How to shape the deal to your advantage
Once you see the moving parts, you can negotiate with a calm hand.
- Ask directly: How much of this purchase is a loan? What type? What does the lender need to see? That’s not rude; it’s smart. With the lender’s playbook, you can deliver what matters and ignore the noise.
- Trade access for cash at close. Offer fast data, quick answers, and clean diligence. The easier you make underwriting, the more of the price you can take upfront.
- If there’s an earnout, don’t fight the idea, shape the rules. Tie it to a metric you can influence, set a clear measurement period, remove subjective traps, and require monthly reporting. A transparent earnout is a bridge, not a wedge.

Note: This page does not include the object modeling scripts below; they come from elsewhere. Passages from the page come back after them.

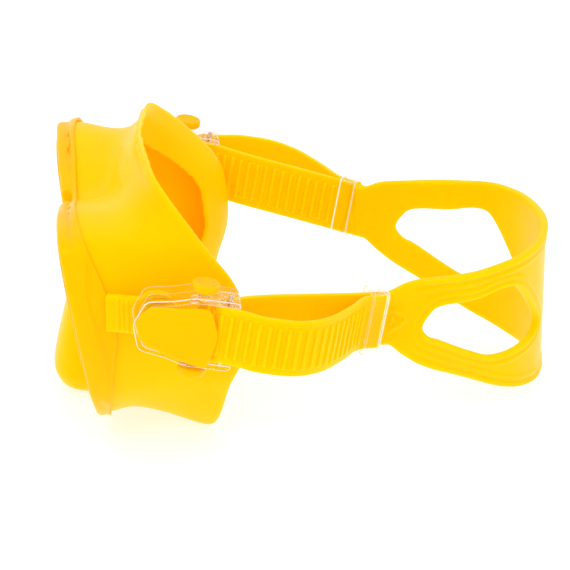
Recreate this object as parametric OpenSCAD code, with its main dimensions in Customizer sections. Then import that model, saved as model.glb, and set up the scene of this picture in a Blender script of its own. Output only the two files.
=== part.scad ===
// Snorkel mask with two windows, swivel buckles and a two-hole silicone strap.
// The front faces -Y, the wearer's left is +X, and the mask stands on z = 0.

/* [Mask body] */
// Overall length, from the nose tip to the back of the strap
mask_length = 214; // [205:1:235]
// Width across the front frame
frame_w = 150; // [140:1:170]
// Height of the face seal above the surface the mask stands on
mask_h = 118; // [110:1:135]
// Wall of the silicone body
wall = 2.2; // [1.6:0.1:3]
// Lean of the windows, top forward
tilt = 9.5; // [6:0.5:12]
// Half width of the nose pocket
nose_half_w = 19; // [16:1:21]
// Width of the face seal's inward rolled edge
seal_w = 17; // [12:1:20]

/* [Windows] */
// Thickness of the front frame
frame_t = 4.5; // [4:0.1:6]
// Thickness of the glass
lens_t = 3.2; // [3:0.1:4]
// Rim of silicone that the glass seats on
lens_seat = 3; // [2:0.5:4]
// Width of the bezel that holds the glass
bezel_w = 4.5; // [3.5:0.5:6]
// How far the bezel stands proud of the frame
bezel_proud = 0.8; // [0.4:0.1:1.2]
// Gap round the glass and bezel
window_gap = 0.15; // [0.1:0.05:0.3]

/* [Buckles] */
// How far the buckle's inner face stands outside the front frame
buckle_out = 6; // [4:1:15]
// Thickness of a buckle, from inner face to cover
buckle_t = 17; // [16.5:0.5:20]
// Distance of the pivot behind the nose tip
pivot_y = 43; // [38:1:48]
// Height of the pivot
pivot_z = 70.4; // [64:0.2:76]
// Diameter of the pivot pin's shank
pivot_d = 6; // [5:0.5:8]
// Running gap round pins and rollers
run_gap = 0.06; // [0.03:0.01:0.1]
// Wall of the buckle housing
buckle_wall = 2.4; // [2:0.1:3]
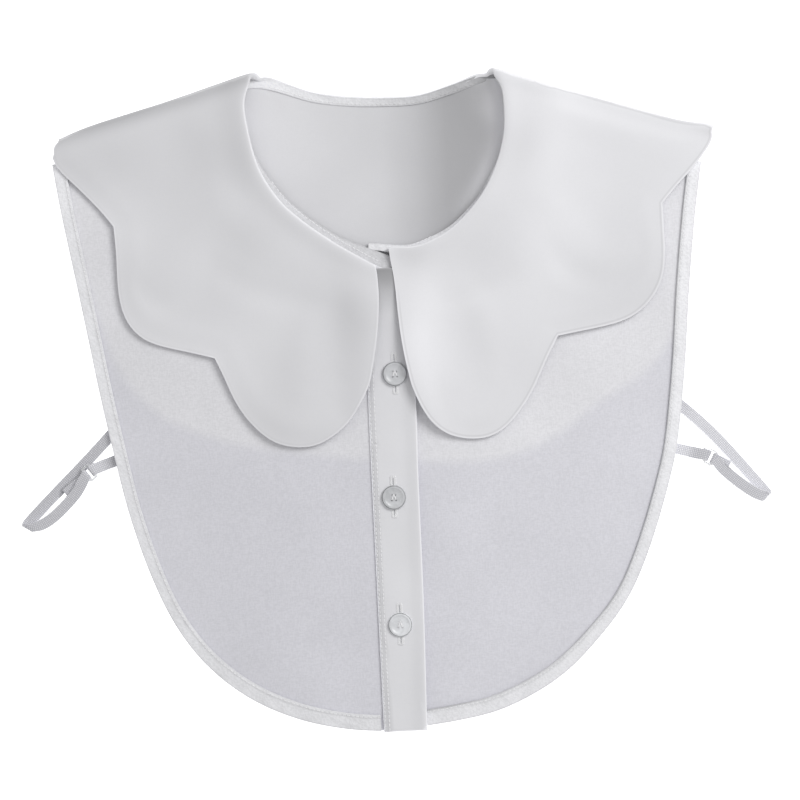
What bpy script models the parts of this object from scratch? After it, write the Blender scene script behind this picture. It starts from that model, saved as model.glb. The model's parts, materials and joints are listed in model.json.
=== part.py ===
"""A false collar of white shirting, laid out on its back.

Sizes are in millimetres until a mesh is made. X runs to the viewer's right, Y from the lower hem up to
the neck, and Z up from the surface that the collar lies on. Before the parts are centred, x = 0 is the
middle of the placket and y = 0 its lower end.

The pieces lie on each other. From the surface up they are the back of the scalloped collar, the back
panel, the two facings, the front under the placket, the front that carries the placket, the placket with
its buttons, and the front of the collar. At each shoulder the collar bends round in one piece.
"""
import math

import bpy
import numpy as np

MM = 0.001

# Cloth walls and the room between them
COLLAR_WALL = 1.2
CLOTH_WALL = 1.0
GAP = 0.3
SLACK = 0.5
LAYER = CLOTH_WALL + SLACK
COLLAR_LIFT = (COLLAR_WALL + CLOTH_WALL) / 2 + GAP
ON_COLLAR = COLLAR_WALL + SLACK

# Widths
STRAP_WIDTH = 6.2
HEM_BOTTOM_WIDTH = 8.8
HEM_SIDE_WIDTH = 7.0
BUTTON_DIAMETER = 13.5
BUTTON_HEIGHT = 2.7
RING_LENGTH = 9.4
RING_WIDTH = 6.4
RING_WIRE = 0.7

# How far the back panel stays inside the fronts, and the panels inside the collar's shoulder fold
BACK_INSET = 6.5
SHOULDER_INSET = 7.5
FOLD_INSET = 5.0
FOLD_BULGE = FOLD_INSET - COLLAR_WALL / 2

# The neckline: how high the fronts stand at it, from the front end to the shoulder
NECK_HEIGHT = {"left": (5.8, 8.6, 10.4), "right": (5.8, 9.2, 11.0)}
SEAM_DEPTH = {"left": (2.4, 2.4, 2.4), "right": (4.5, 2.4, 2.4)}
SEAM_SLACK = 0.1
SHOULDER_ROOM = 2.0
NECK_SPREAD = 42.0
ROLL_SPREAD = 46.0
BACK_RAMP = 95.0
FACING_RAMP = 80.0
ROLL_RADIUS = 1.2
COLLAR_LOFT = 0.7
EDGE_LIFT = 1.8
EDGE_BAND = 14.0

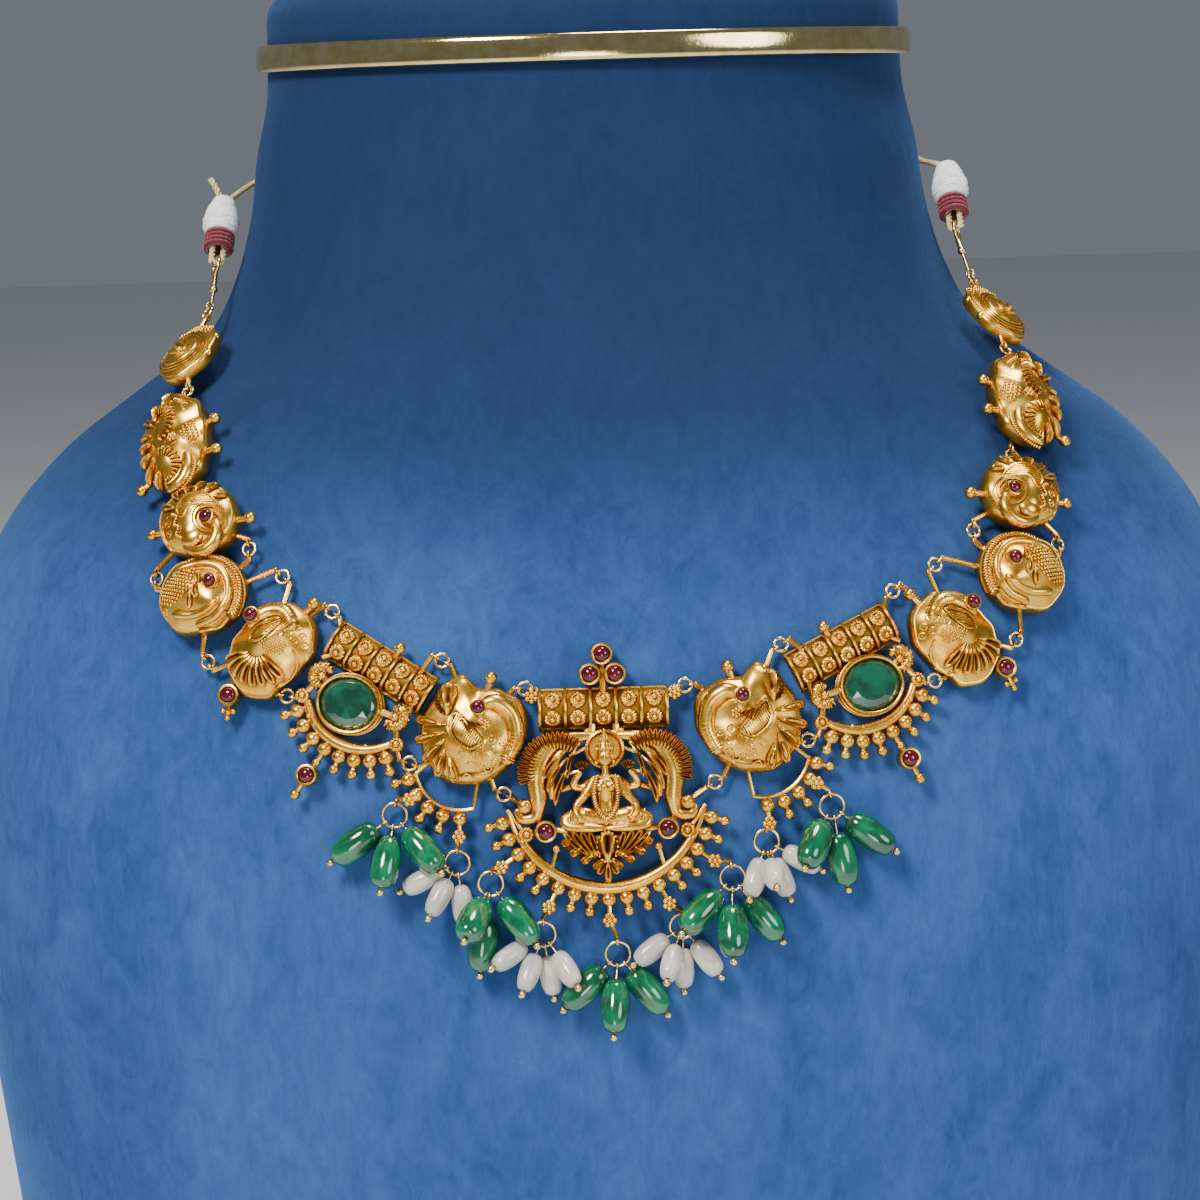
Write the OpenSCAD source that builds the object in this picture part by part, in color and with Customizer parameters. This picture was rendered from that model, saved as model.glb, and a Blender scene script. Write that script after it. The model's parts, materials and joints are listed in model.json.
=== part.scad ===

- If there’s a seller note, price it fairly and cap surprises. Reasonable rate, defined payments, cure periods that protect you, and clear remedies. A fair note can be the grease that gets the deal done at your price.
Key takeaway
The buyer isn’t paying for your past. They’re renting your future cash. When that future looks steady and simple, lenders lean in, buyers get bold, and you turn price into cash with clean terms.
One question to move you forward
If a buyer had to borrow to purchase your company next quarter, what three numbers would make their lender nod yes without a second call, and what will you change this month to make those numbers undeniable?